Ante esta situación, ¿qué podemos hacer? Popper sugiere imitar a los médicos. Son un colectivo con enorme poder sobre la vida y la muerte del resto de los mortales. Un poder que necesariamente ha de ser sometido a control. En todos los países civilizados hay una organización con la que los médicos se controlan a sí mismos con métodos perfectamente democráticos, y hay leyes estatales que establecen minuciosamente las tareas de dicha organización. Por ello, «propongo que el Estado cree una organización semejante para todos aquellos que actúan en el campo de la producción televisiva. Cada profesional de la televisión debería obtener una especie de licencia, que podría serle retirada de por vida si actúa contra determinados principios. De este modo sería posible al fin imponer determinadas reglas en el terreno de la televisión. La licencia sólo debería otorgarse al cabo de un periodo de formación profesional y después de un examen. Una de las metas principales de esta formación sería dejar claro a esos futuros responsables de la televisión que su trabajo tendría incidencia sobre la educación de toda la población; que la formación cultural y ética es imprescindible en toda sociedad civilizada; y que el comportamiento civilizado no es producto del azar sino resultado de un proceso educativo. De todo esto tendrían que ser plenamente conscientes».
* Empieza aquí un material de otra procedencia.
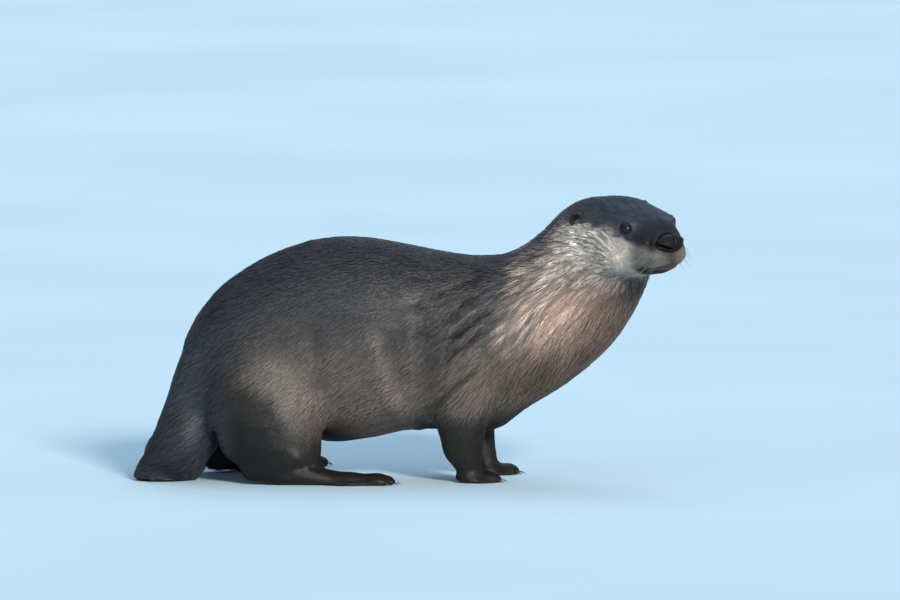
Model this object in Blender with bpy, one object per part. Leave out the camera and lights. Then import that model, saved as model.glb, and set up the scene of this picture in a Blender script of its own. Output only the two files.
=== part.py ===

Quien sólo conozca a Popper por estas palabras podría pensar que se trata de un hombre intolerante, un viejo nazi, quizá. Nada más lejos de la verdad. El filósofo vienés es uno de los principales defensores de la democracia liberal. En La sociedad abierta y sus enemigos llama totalitario a Platón por la concepción inmovilista y jerárquica de su República; acusa a Hegel de haber proporcionado el arsenal del nazismo; y no perdona a Marx su ideología totalitaria: «Estoy a favor de la libertad individual y odio como el que más la prepotencia del Estado y la arrogancia de las burocracias». Precisamente por ello, Popper piensa que su propuesta es «verdaderamente democrática y absolutamente necesaria. Porque la democracia consiste en el control del poder político, y el caso es que la televisión se ha convertido en un poder político colosal, quizá el más importante, al que se escucha casi como si hablase Dios mismo. Y así sucederá un día si seguimos permitiendo su abuso».